Suspiria is the top of the list for me. It contains what was considered by some the most brutal death scene on film, but the early Argento violence was less about shocking and more about creating beautiful and dream like images, IMO. The fantastic soundtrack is just as important as the film, and there are some amazingly beautiful scenes, sets, and camera work. Il Maestro, indeed.
The original Dawn of the Dead is not only a great horror, but an all around great film. Romero being produced by Argento, what more can you ask for?

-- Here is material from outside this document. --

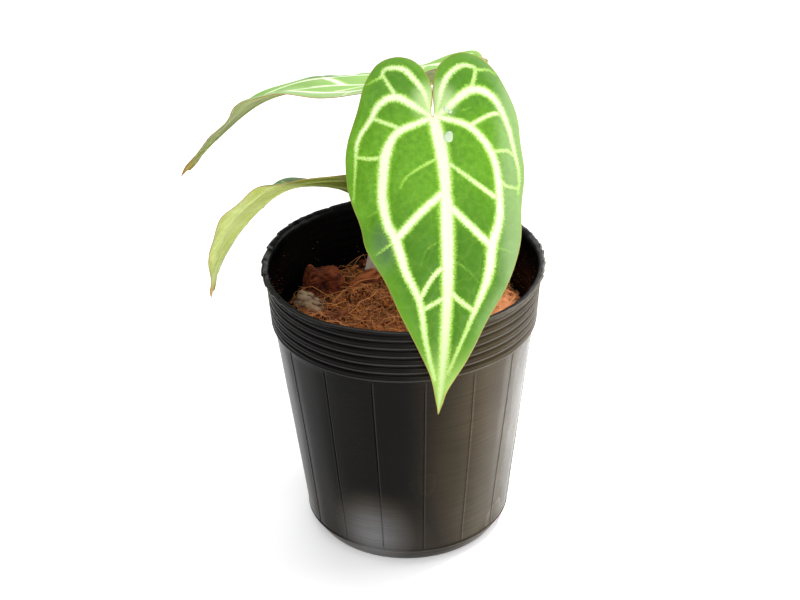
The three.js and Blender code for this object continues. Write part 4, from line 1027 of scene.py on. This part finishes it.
# A vein's edge is combed into teeth that point away from it, and broken into specks.
combed = add("joined", [add("multiply", [run, 1.3]), add("multiply", [edge, 0.22]), add("multiply", [across, 0.4])])
tooth = add("multiply", [add("subtract", [add("noise", [combed, 1, 4, 0.75]), 0.5]),
                         add("range", [width, 0.6, 3.2, 0.8, 2.5])])
speckle = add("multiplyAdd", [add("noise", [flat, 1 / 0.75, 3, 0.7]), 2.6, -1.3])
ragged = add("add", [add("add", [add("multiplyAdd", [width, 0.06, edge]), tooth]), speckle])
fineness = add("range", [width, 0.1, 0.9, 0.05, 1])  # a thin vein is faint
glow = add("divide", [ragged, add("multiplyAdd", [width, 0.28, 0.45])])
halo = add("multiply", [add("ease", [glow, -0.2, 1.0, 0.85, 0]), fineness])
skin = coats(add, add("mix", [halo, skin, "a2d24a"]), [
    (fromSinus, 3, 12, 0.6, 0, "bdd693"),  # silver round the sinus
    (along, 88, 114, 0, 0.75, "9fb866"),  # paler at the tip
])
# painted sheen: paler along the margins, greyer at the right, where the blade turns away
paintedMarginSheen = add("maximum", [add("ease", [margin, 0.0, 7.0, 0.3, 0]), add("ease", [across, 22, 31, 0, 0.5])])
skin = add("mix", [paintedMarginSheen, skin, add("mix", [add("ease", [across, 8, 26]), "7cb036", "9db482"])])
veinTone = add("mix", [add("range", [width, 0.4, 1.5]), "a9d153", "e2e8c2"])
veinTone = coats(add, veinTone, [(along, 50, 115, 0, 0.9, "abbc80")])
# painted light: whiter veins on the upper leaf
veinTone = add("mix", [paintedFullLight, veinTone, "fbfdf2"])
band = add("multiply", [add("ease", [ragged, -1.1, 0.6, 1, 0]), fineness])
skin = coats(add, add("mix", [band, skin, veinTone]), [
    (fromSinus, 1, 11, 0.35, 0, "c6dca4"),  # veins melt together at the sinus
    (margin, 0.0, 0.5, 0.6, 0, "a8a04a"),  # the dry brim
])
nap = add("bump", [add("noise", [flat, 1 / 0.5, 2]), 0.25, 0.12 * mm])
fill(shader, {"Base Color": skin, "Normal": nap})

# The smooth under side: pale yellow green, waxy, with paler ribs, painted light that pales the lower leaf and painted
# shade towards its stalk.
bladeUnder, add, shader = newMaterial("smooth leaf under side", {"Roughness": 0.42, "Specular IOR Level": 0.15})
flat = bladeMap(add)
along, across, _ = add("axes", [flat])
edge, margin, leafToneAndLight = (add("attribute", attribute_name=key) for key in ("veinEdge", "marginGap", "leafToneAndLight"))
lengthwise = add("noise", [add("stretched", [flat, (1 / 30, 1 / 1.1, 1)]), 1, 2, 0.6])
tint = add("range", [add("multiplyAdd", [lengthwise, 1.2, add("noise", [flat, 1 / 9, 3])]), 0.8, 1.4])
olive = add("mix", [tint, "74822a", "9ba640"])
# painted shade: the lower leaf darkens to olive towards its stalk, where the front leaf shades it
pale = coats(add, add("mix", [tint, "a6b552", "ccd788"]), [(along, 44, 26, 0, 0.9, "5a6616")])
# each leaf's own shade, partly painted light: olive under the upper leaf, paler under the lower leaf, as if lit through
skin = coats(add, add("mix", [leafToneAndLight, olive, pale]), [
    (edge, -0.9, 1.4, 0.25, 0, "c2cc86"),  # ribs
    (add("cells", [flat, 1 / 4.5]), 0.0, 0.08, 0.2, 0, "7b9148"),  # the finest net
    (along, 106, 120, 0, 0.9, "c9a856"),  # the dry tip
    (margin, 0.0, 0.7, 0.8, 0, "9a6b3a"),  # the dry brim
])
fill(shader, {"Base Color": skin, "Normal": add("bump", [add("noise", [flat, 1 / 0.9, 2]), 0.15, 0.1 * mm])})

# The leaf's rim, a thin dry seam of brown and yellow that turns orange red in the slit.
bladeRim, add, shader = newMaterial("leaf rim", {"Roughness": 0.5, "Specular IOR Level": 0.3})
flat = bladeMap(add)
seam = add("mix", [add("noise", [flat, 1 / 4, 3]), "8a5a35", "b99a4b"])
fromSlit = add("distance", [flat, (-6, 0, 0)])
fill(shader, {"Base Color": coats(add, seam, [(fromSlit, 8, 15, 1, 0, "b8431f")])})

sheet = flatBlade()
for name, leaf in leaves.items():
    settle(buildBlade(name, leaf, sheet), "leaf", "leaf_" + name)
print("blades made")

# Three drops of water left from spraying, flat domes on the front leaf.
drops = {"places": [(8.4, 6.1, 2.1), (-3.0, 5.2, 0.9), (-1.8, 7.0, 0.8)], "height": 0.32, "rings": 10, "sides": 32}


def buildDrops():
    place, _, scale = laidBlade(leaves["front"])
    points, faces = [], []
    sides, rings = drops["sides"], drops["rings"]

    def addPoint(s, w, lift):
        seat, up = place([s], [w])
        points.append((seat[0] + up[0] * lift * scale) * mm)

    for s0, w0, radius in drops["places"]:
        base, ground, height = len(points), blade["half"] + blade["puff"] * 0.4, radius * drops["height"]
        for ring in range(rings):
            out = math.sin(math.pi / 2 * (1 - ring / rings))
            for side in range(sides):
                a = 2 * math.pi * side / sides
                reach = radius * out * (1 + 0.09 * math.sin(2 * a + s0) + 0.06 * math.sin(3 * a + w0))
                addPoint(s0 + reach * math.cos(a), w0 + reach * math.sin(a), ground + height * math.cos(math.asin(out)))
        addPoint(s0, w0, ground + height)
        addPoint(s0, w0, blade["half"] * 0.5)
        faces += ringFaces(base, rings - 1, sides)
        faces += capFaces(base + (rings - 1) * sides, sides, len(points) - 2)
        faces += capFaces(base, sides, len(points) - 1, True)
    return makeObject("water_spots", points, faces, [water])


# Water, still, in a pale white that is only partly clear: a painted glint, with the leaf's green through it.
water, add, shader = newMaterial("water", {
    "Roughness": 0.05, "IOR": 1.33, "Transmission Weight": 0.4, "Base Color": "dff2d4"})
fill(shader, {"Normal": add("bump", [add("noise", [add("place"), 1000 / 1.5]), 0.5, 0.2 * mm])})
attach(buildDrops(), "root")

# Stalks
stalk = {"foot": 1.9, "middle": 1.45, "joint": 2.2, "jointLength": 8.5, "sides": 20, "seat": 1.65, "pitch": 0.5,
         "into": 1.2}  # how far it runs on into the blade


def stalkPath(points, count):  # the stalk's own smooth line through its points
    p = np.asarray(points, float)
    p = np.vstack([2 * p[0] - p[1], p, 2 * p[-1] - p[-2]])
    result = []
    for t in np.linspace(0, len(points) - 1, count):
        i = min(int(t), len(points) - 2)
        u = t - i
        a, b, c, d = p[i:i + 4]
        k0, k1, k2 = (np.linalg.norm(x) ** 0.5 for x in (b - a, c - b, d - c))
        m1 = ((b - a) / k0 - (c - a) / (k0 + k1) + (c - b) / k1) * k1
        m2 = ((c - b) / k1 - (d - b) / (k1 + k2) + (d - c) / k2) * k1
        result.append((2 * u ** 3 - 3 * u ** 2 + 1) * b + (u ** 3 - 2 * u ** 2 + u) * m1
                      + (3 * u ** 2 - 2 * u ** 3) * c + (u ** 3 - u ** 2) * m2)
    return np.array(result)


def buildStalk(name, leaf):
    place, midrib, scale = laidBlade(leaf)
    seat, up = place([1 / scale], [leaf["bow"] * float(midrib(1 / scale))])
    seat, up = seat[0] - up[0] * stalk["seat"], up[0]
    path = stalkPath(list(leaf["stalk"]) + [seat - up * stalk["jointLength"], seat], 400)
    path = evenly(np.vstack([path, path[-1] + up * stalk["into"]]), stalk["pitch"])
    reach = lengths(path)
    total = reach[-1]
    joint = total - stalk["jointLength"] - stalk["into"]
    thin, thick = stalk["middle"], stalk["joint"]
    size = pchip([0, 0.2 * total, 0.6 * total, joint - 1, joint + 1.2, joint + 5, total - 2.4, total],
                 [stalk["foot"], thin + 0.1, thin, thin, thick - 0.1, thick, thick - 0.2, thick * 0.7])
    tangent = np.gradient(path, axis=0)
    tangent /= np.linalg.norm(tangent, axis=1)[:, None]
    side = np.cross(tangent[0], (0.3, 1, 0.1))
    points, fields, sides = [], [], stalk["sides"]
    for i, centre in enumerate(path):
        side = side - tangent[i] * (side @ tangent[i])
        side /= np.linalg.norm(side)
        other = np.cross(tangent[i], side)
        inJoint = float(smoothStep(joint - 1, joint + 2, reach[i]))
        for k in range(sides):
            a = 2 * math.pi * k / sides
            rib = 1 + 0.035 * math.cos(5 * a) - 0.1 * max(0, math.cos(a)) ** 6 * (1 - inJoint)
            rib = rib * (1 + 0.03 * inJoint * math.sin(reach[i] * 7))
            points.append((centre + float(size(reach[i])) * rib * (math.cos(a) * side + math.sin(a) * other)) * mm)
            fields.append(inJoint)
    points += [path[0] * mm, path[-1] * mm]
    fields += [0, 1]
    bands, count = len(path) - 1, len(points)
    faces = ringFaces(0, bands, sides) + capFaces(0, sides, count - 2, True) + capFaces(bands * sides, sides, count - 1)
    return makeObject("stalk_" + name, points, faces, [stalkSkin], {"joint": fields})


# A leaf stalk's smooth live skin: olive green with fine reddish streaks along it, paler at the swollen joint.
stalkSkin, add, shader = newMaterial("leaf stalk skin", {"Roughness": 0.45, "Specular IOR Level": 0.4})
streak = add("noise", [add("stretched", [add("place"), perMetre(0.6, 0.6, 9)]), 1, 3])
olive = add("mix", [streak, "6a6a34", "8c9a4e"])
swollen = add("mix", [add("attribute", attribute_name="joint"), olive, "9aa65e"])
fill(shader, {"Base Color": swollen, "Normal": add("bump", [streak, 0.3, 0.15 * mm])})
for name, leaf in leaves.items():
    settle(buildStalk(name, leaf), "petiole", "petiole_" + name)
print("stalks made")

I'm pretty fond of zombie movies. Lucio Fulci's Zombie is pretty atsmopheric and creepy, and contains an awesome face off between a zombie and a shark. (Really) Cemetary Man (Dellamorte, Dellamore) is very good. Return of the living Dead (which is not a Romero film, btw) is a pretty good example of horror/comedy, and has a great '80's feel to it. Romero's Day of the Dead is not as good as Dawn, but is very under rated, and a pretty good film.
Nightbreed is a pretty cool fantasy horror from 1990.

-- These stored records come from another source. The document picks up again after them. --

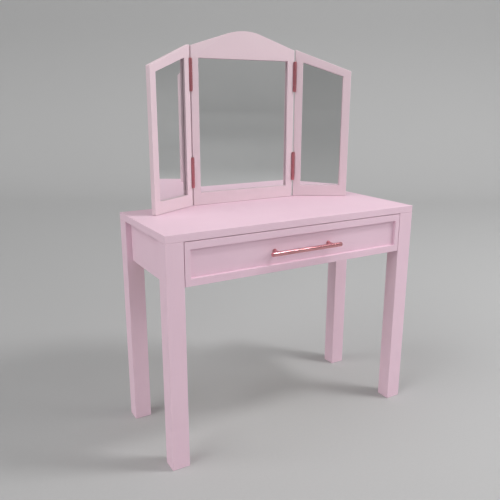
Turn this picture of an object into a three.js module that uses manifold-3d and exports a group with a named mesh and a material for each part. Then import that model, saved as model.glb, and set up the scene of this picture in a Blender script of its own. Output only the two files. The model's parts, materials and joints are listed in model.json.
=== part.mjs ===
// Miniature dressing table with a three-panel folding mirror, at one sixth of full size.
// Millimetres. +X is to the right as seen from the front, -Y is the front, +Z is up.
// The origin is on the floor, midway across the width and midway between the front of the
// handle and the screw heads at the back.
import * as THREE from "three";
import { mergeVertices } from "three/addons/utils/BufferGeometryUtils.js";
import Module from "manifold-3d";

const wasm = await Module();
wasm.setup();

// ---- Table -------------------------------------------------------------------------------
const WIDTH = 157.6; // across the outer faces of the legs and the top board
const DEPTH = 66; // front to back, likewise
const TABLE_H = 125; // floor to the upper face of the top board
const TOP_T = 3.9;
const LEG_X = 9.6;
const LEG_Y = 8.75;
const APRON_Z = 98.7; // lower edge of the side and back aprons
const APRON_T = 3;
const SIDE_INSET = 3.1; // side aprons stand back from the outer faces of the legs
const RAIL = { z: [98.7, 100.6], y: [-29.6, -24.6] }; // under the drawer, behind its front
const JOINT = 0.05; // glue line left between touching pieces

// ---- Drawer ------------------------------------------------------------------------------
const FRONT_T = 3;
const FRONT_Z = [98.4, 120.75];
const FRONT_SIDE_GAP = 0.3; // between the drawer front and each leg
const BORDER = { stile: 3, rail: 3.9 }; // plain border round the sunk panel of the drawer front
const PANEL_SINK = 1.55; // depth of the sunk panel
const PANEL_DRAFT = 0.15; // how much the sunk panel's edge leans outward
const BOX_Z = [100.8, 119.9]; // drawer sides
const BOX_BACK_Y = 20;
const SIDE_T = 2;
const BOX_OUT_X = 68.6;
const BOTTOM_Z = [102, 103];
const GROOVE = 0.7; // how far the bottom enters the sides, front and back
const GROOVE_PLAY = 0.1;
const CATCH_BACK_Y = -24.7; // the drawer back meets this block when the drawer is pulled out

// ---- Handle ------------------------------------------------------------------------------
const BAR_R = 1.2;
const BAR_L = 45;
const BAR_Y = -37.2;
const BAR_Z = 109.4;
const POST_X = 17.5;

// ---- Mirror ------------------------------------------------------------------------------
const MIRROR_FRONT_Y = 30.1; // front face of the centre frame
const CENTRE_T = 2.9;
const WING_T = 2.6;
const AXIS_X = 35.05; // hinge axes, either side
const AXIS_AHEAD = 0.3; // hinge axis in front of the frames' front faces
const SEAM_HALF = 0.3; // from a hinge axis to the edge of either frame
const WING_REACH = 34.85; // from the hinge axis to the wing's free edge
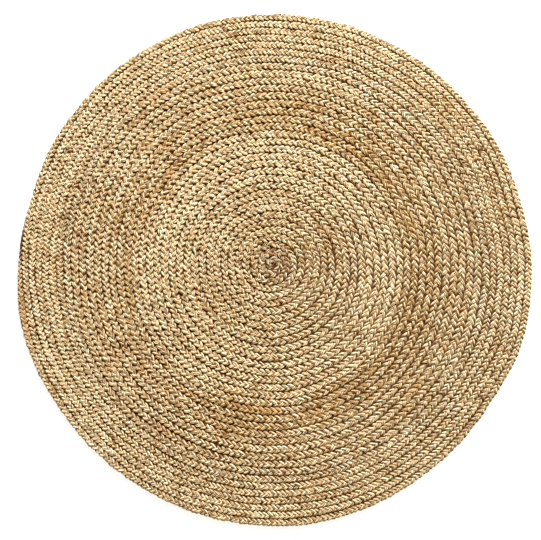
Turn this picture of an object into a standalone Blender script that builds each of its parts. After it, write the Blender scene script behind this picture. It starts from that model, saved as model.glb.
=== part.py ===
"""A round jute rug: one long three-strand braid coiled flat and sewn edge to edge.

The whole mat is one solid. Each turn of the coil is a low rounded row on the top, the rim is
rounded like the braid, and the underside is flat at z = 0. Strands and stitches are surface
work and are not modelled here. Metres, +Z up, origin under the middle of the mat.
"""

import math
from collections import namedtuple

import bmesh
import bpy
from mathutils import Vector

# Driving sizes
DIAMETER = 1.200
THICKNESS = 0.010
GROOVE_DEPTH = 0.0025

# The turns of the coil, counted from the middle: the inner ones are braided a little wider
INNER_TURNS = 28
INNER_TURN_WIDTH = 0.0175
OUTER_TURNS = 7

# The coil was started a little off the middle of the finished mat
COIL_CENTRE = Vector((-0.007, 0.0105, 0.0))

# Smoothness of the solid
STEPS_ROUND = 60
RIM_STEPS = 4
SHARP_ANGLE = math.radians(50)
MERGE_DISTANCE = 0.00001

# How far the sewn edge stands out from, or falls short of, a true circle. Bearings run
# anticlockwise from +X seen from above. The braid tapers away in the hollow at 165.
EdgePoint = namedtuple("EdgePoint", "bearing_deg out_mm")
EDGE = (
    EdgePoint(3, 6.0),
    EdgePoint(12, 1.0),
    EdgePoint(25, 2.0),
    EdgePoint(50, -1.2),
    EdgePoint(68, -1.4),
    EdgePoint(108, 1.2),
    EdgePoint(130, -0.8),
    EdgePoint(150, -2.4),
    EdgePoint(165, -5.2),
    EdgePoint(178, 0.5),
    EdgePoint(192, 7.0),
    EdgePoint(202, 4.0),
    EdgePoint(212, -0.8),
    EdgePoint(228, -3.0),
    EdgePoint(262, 0.0),
    EdgePoint(279, 3.2),
    EdgePoint(302, -2.4),
    EdgePoint(326, -5.4),
    EdgePoint(345, 8.5),
    EdgePoint(354, 5.0),
)

RADIUS = DIAMETER / 2
OUTER_TURN_WIDTH = (RADIUS - INNER_TURNS * INNER_TURN_WIDTH) / OUTER_TURNS


def turn_widths():
    """The width of each turn, from the middle outwards."""
    return [INNER_TURN_WIDTH] * INNER_TURNS + [OUTER_TURN_WIDTH] * OUTER_TURNS


def mat_profile():
    """Half a section of the mat: over the rows, round the rim and back under to the middle."""
    groove_z = THICKNESS - GROOVE_DEPTH
    points = [Vector((0, 0, groove_z))]
    inner_edge = 0.0
    for width in turn_widths():
        points.append(Vector((inner_edge + width / 2, 0, THICKNESS)))
        inner_edge += width
        points.append(Vector((inner_edge, 0, groove_z)))
    points.pop()

    rim_width = OUTER_TURN_WIDTH / 2
    for step in range(1, RIM_STEPS + 1):
        angle = math.pi / 2 - math.pi * step / RIM_STEPS
        x = RADIUS - rim_width + rim_width * math.cos(angle)
        z = THICKNESS / 2 + THICKNESS / 2 * math.sin(angle)
        points.append(Vector((x, 0, z)))
    points.append(Vector((0, 0, 0)))
    return points


def turn_profile(bm, points):
    """Turns the profile round +Z into one closed skin."""
    verts = [bm.verts.new(point) for point in points]
    edges = [bm.edges.new(pair) for pair in zip(verts, verts[1:])]
    bmesh.ops.spin(
        bm,
        geom=verts + edges,
        cent=(0, 0, 0),
        axis=(0, 0, 1),
        angle=2 * math.pi,
        steps=STEPS_ROUND,
        use_merge=True,
    )
    bmesh.ops.remove_doubles(bm, verts=bm.verts, dist=MERGE_DISTANCE)
    bmesh.ops.recalc_face_normals(bm, faces=bm.faces)


def edge_offset(bearing):
    """How far the edge stands out at a bearing in radians, eased between the rows of EDGE."""
    degrees = math.degrees(bearing) % 360
    if degrees < EDGE[0].bearing_deg:
        degrees += 360
    following = EDGE[1:] + (EdgePoint(EDGE[0].bearing_deg + 360, EDGE[0].out_mm),)
    for start, end in zip(EDGE, following):
        if degrees <= end.bearing_deg:
            break
    share = (degrees - start.bearing_deg) / (end.bearing_deg - start.bearing_deg)
    eased = (1 - math.cos(math.pi * share)) / 2
    return (start.out_mm + (end.out_mm - start.out_mm) * eased) / 1000


def make_uneven(bm):
    """Pushes the edge in and out, less towards the middle, and moves the coil's start off centre."""
    for vert in bm.verts:
        flat = Vector((vert.co.x, vert.co.y, 0))
        share = (flat.length / RADIUS) ** 2
        bulge = 1 + edge_offset(math.atan2(flat.y, flat.x)) * share / RADIUS
        vert.co.x *= bulge
        vert.co.y *= bulge
        vert.co += COIL_CENTRE * max(0.0, 1 - share)


def centre_on_origin(bm):
    """Puts the middle of the mat's bounding box on the Z axis."""
    xs = [vert.co.x for vert in bm.verts]
    ys = [vert.co.y for vert in bm.verts]
    middle = Vector(((min(xs) + max(xs)) / 2, (min(ys) + max(ys)) / 2, 0))
    bmesh.ops.translate(bm, verts=bm.verts, vec=-middle)


def jute_material():
    """Raw golden-beige jute, matt with a slight silkiness."""
    material = bpy.data.materials.new("natural_jute")
    material.use_nodes = True
    shader = material.node_tree.nodes["Principled BSDF"]
    shader.inputs["Base Color"].default_value = (0.50, 0.36, 0.18, 1.0)
    shader.inputs["Roughness"].default_value = 0.75
    shader.inputs["Metallic"].default_value = 0.0
    return material


def build_rug():
    """The mat as one named object in its own collection."""
    bm = bmesh.new()
    turn_profile(bm, mat_profile())
    make_uneven(bm)
    centre_on_origin(bm)
    mesh = bpy.data.meshes.new("braided_rug")
    bm.to_mesh(mesh)
    bm.free()
    mesh.shade_smooth()
    mesh.set_sharp_from_angle(angle=SHARP_ANGLE)
    mesh.materials.append(jute_material())

    collection = bpy.data.collections.new("round_jute_rug")
    bpy.context.scene.collection.children.link(collection)
    collection.objects.link(bpy.data.objects.new("braided_rug", mesh))


def main():
    for obj in list(bpy.data.objects):
        bpy.data.objects.remove(obj, do_unlink=True)
    build_rug()


main()
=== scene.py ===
"""The looks of a round jute rug: one long three-strand plait, coiled flat and sewn edge to edge."""

import math
from collections import namedtuple

import bmesh
import bpy
import numpy as np
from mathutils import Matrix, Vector, noise


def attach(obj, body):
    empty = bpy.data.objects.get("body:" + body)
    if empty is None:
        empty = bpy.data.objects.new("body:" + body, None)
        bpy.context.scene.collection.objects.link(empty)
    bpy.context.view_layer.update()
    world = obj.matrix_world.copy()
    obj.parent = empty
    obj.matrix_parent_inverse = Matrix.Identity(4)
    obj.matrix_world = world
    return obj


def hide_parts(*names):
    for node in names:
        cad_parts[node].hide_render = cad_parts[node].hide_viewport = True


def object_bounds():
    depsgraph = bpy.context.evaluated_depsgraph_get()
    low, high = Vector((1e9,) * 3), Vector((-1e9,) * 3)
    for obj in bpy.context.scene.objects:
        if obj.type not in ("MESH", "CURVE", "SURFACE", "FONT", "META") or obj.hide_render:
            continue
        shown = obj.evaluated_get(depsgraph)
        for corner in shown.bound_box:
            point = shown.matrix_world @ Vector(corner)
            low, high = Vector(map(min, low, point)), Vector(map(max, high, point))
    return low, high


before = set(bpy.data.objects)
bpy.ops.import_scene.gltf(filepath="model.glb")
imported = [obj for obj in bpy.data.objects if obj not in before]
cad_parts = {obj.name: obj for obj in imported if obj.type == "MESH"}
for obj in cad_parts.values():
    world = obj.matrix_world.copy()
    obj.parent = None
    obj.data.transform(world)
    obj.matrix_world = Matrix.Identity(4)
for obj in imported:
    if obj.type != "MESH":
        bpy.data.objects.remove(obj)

cad_low, cad_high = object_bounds()

NODE = "braided_rug"
BODY = "root"
MM = 0.001

# ---------------------------------------------------------------- sizes, in metres

RADIUS = 0.600
INNER_TURNS = 28
INNER_TURN_WIDTH = 0.0175
OUTER_TURNS = 7
OUTER_TURN_WIDTH = (RADIUS - INNER_TURNS * INNER_TURN_WIDTH) / OUTER_TURNS
TURNS = INNER_TURNS + OUTER_TURNS
COIL_CENTRE = np.array([-0.007, 0.0105])
STRANDS = 3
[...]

I've found that movies from the '70's tend to be pretty grim and brutal (Last house on the Left, Hills have Eyes, Texas chainsaw, etc), the '80's are campier, and the mid/late nineties onwards became what some call "torture porn", ie Saw, Hostel, Seven, Wolf Creek, etc.

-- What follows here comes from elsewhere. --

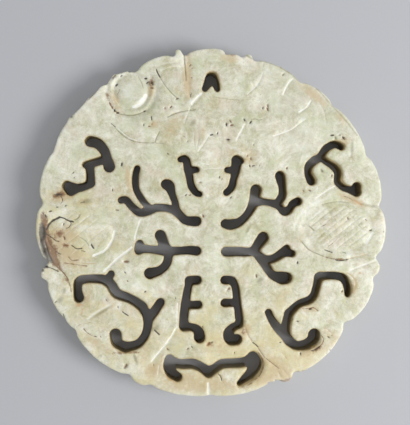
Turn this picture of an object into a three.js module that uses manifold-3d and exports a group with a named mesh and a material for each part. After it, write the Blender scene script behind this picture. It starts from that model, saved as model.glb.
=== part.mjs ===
// A round openwork jade plaque that lies on its plain back.
// Millimetres, +Z up, +Y towards the hanging hole, origin under the middle of the disc.
// One piece of stone: a disc with a lobed rim, sawn right through with fine slots,
// and cut on the front with grooves, a round boss and two hatched medallions.
import * as THREE from "three";
import { mergeVertices } from "three/addons/utils/BufferGeometryUtils.js";
import Module from "manifold-3d";

const wasm = await Module();
wasm.setup();

// ---- Driving dimensions ----
const THICKNESS = 5.0; // back to front
const FRONT_ROUND = 0.9; // how far the worn front edge of the rim curves over
const FRONT_ROUND_BEND = [0.34, 0.3]; // where that curve bends: shares of it, down and in
const BACK_ROUND = 0.4; // the same at the back edge
const RIM_POINT_SPACING = 1.25; // along the rim
const RIM_POINTS_PER_LOBE = 3; // at least, on its shortest lobes
const LOBE_FULLNESS = 0.62; // under 1 gives full lobes with sharp notches between them

const SAW_GRID = 0.24; // grid on which a slot's outline is traced
const SAW_TOLERANCE = 0.03; // most that a traced outline is straightened
const SAW_FILLET = 0.22; // rounding where two saw strokes of a slot meet
const STROKE_STEP = 0.35; // length of the straight pieces that a curved saw stroke is made of

const GROOVE_STEP = 1.2; // length of the straight pieces of a curved groove
const STRAIGHT_GROOVE_STEPS = 4; // pieces of a straight one: it runs out over the first and last
const GROOVE_END_BITE = 0.15; // how deep a groove still is at its two ends, as a share of its depth
const CUTTER_CLEARANCE = 0.5; // how far every cutter stands out of the stone
const MERGE_DISTANCE = 1e-4; // points of a geometry closer than this are one

// The rim's notches, going round from +X towards +Y: angle in degrees, radius there,
// and how far the lobe that follows swells out past its two notches.
const RIM = [
  [5.2, 28.5, 0.85],
  [23.1, 28.45, 0.55],
  [43.4, 28.3, 0.6],
  [57.5, 27.8, 0.6],
  [74.9, 27.95, 0.8],
  [79.1, 28.05, 0.25],
  [84.9, 28.1, 0.1],
  [86.0, 28.75, 0.5],
  [99.0, 28.15, 1.05],
  [102.6, 28.4, 0.65],
  [116.5, 28.05, 0.65],
  [124.1, 28.45, 0.65],
  [135.3, 28.35, 0.45],
  [143.2, 28.6, 0.75],
  [155.0, 28.35, 1.0],
  [173.9, 28.25, 1.1],
  [194.0, 28.0, 1.1],
  [200.2, 29.1, 0.4],
  [213.6, 29.25, 0.15],
  [218.5, 28.95, 0.9],
  [241.9, 28.95, 0.65],
  [249.8, 29.05, 0.4],
  [270.0, 29.0, 0.5],
  [290.4, 28.7, 0.1],
  [292.6, 28.8, 0.85],
  [298.9, 28.95, 1.1],
  [322.9, 28.2, 1.1],
  [340.9, 28.95, 0.8],
  [347.9, 28.5, 1.05],
];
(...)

I generally see films for the Director: Argento, Romero, and Soavi are my favourites, though dated. I've seen some grest films by Fruit Chan and Chan wook-Park (never sure how to get his name right). They are just two of many great Asian directors.
I went through a period where I watched some underground films (including the hideous August Underground trilogy), but don't reccommend it to anyone else.
Finally, I would say the scariest film I've seen to date was the Exorcist, and I hold no religious views, so it's an impressive feat to scare me with that subject matter.
The best horror movie I have seen lately is The Midnight Meat Train. Didn't have any great expectations about it but it was actually good.
note.. spoilers in the video's comments
The mind of the performer is a very strange thing.
I actually don't like horror movies but I just watched Trick 'R Treat... and I liked it. It's an anthology of four Halloween stories. Anna Paquin and Brian Cox are the biggest names of the film.
I don't watch many horror movies, especially the new ones. They're usually too gory for me. I'm actually having a hard time thinking of many, but I'd say these, before I look at others' responses:
The Haunting (original)
More suspense than horror:
Night Must Fall
The Changeling (70's George C. Scott movie)
Don't Look Now
The Spiral Staircase (original)
ETA: Just realized this an old thread, and I posted back then, probably with a whole different set of answers.
I stay away from horror films at all cost, but I did see the original Halloween back in the days. The film still hold up today quite well today. I think John Carpenter's career started and ended with that film though, since he never directed another hit again.
Here is a list of some of my favourites but be warned because most are from Mr King:
Village Of The Damned (1960)
I am Legend
The Sixth Sense
Last edited by Buzz; 01-30-2011 at 06:06 AM.
"Heaven has no rage like love to hatred turned / Nor hell a fury like a woman scorned."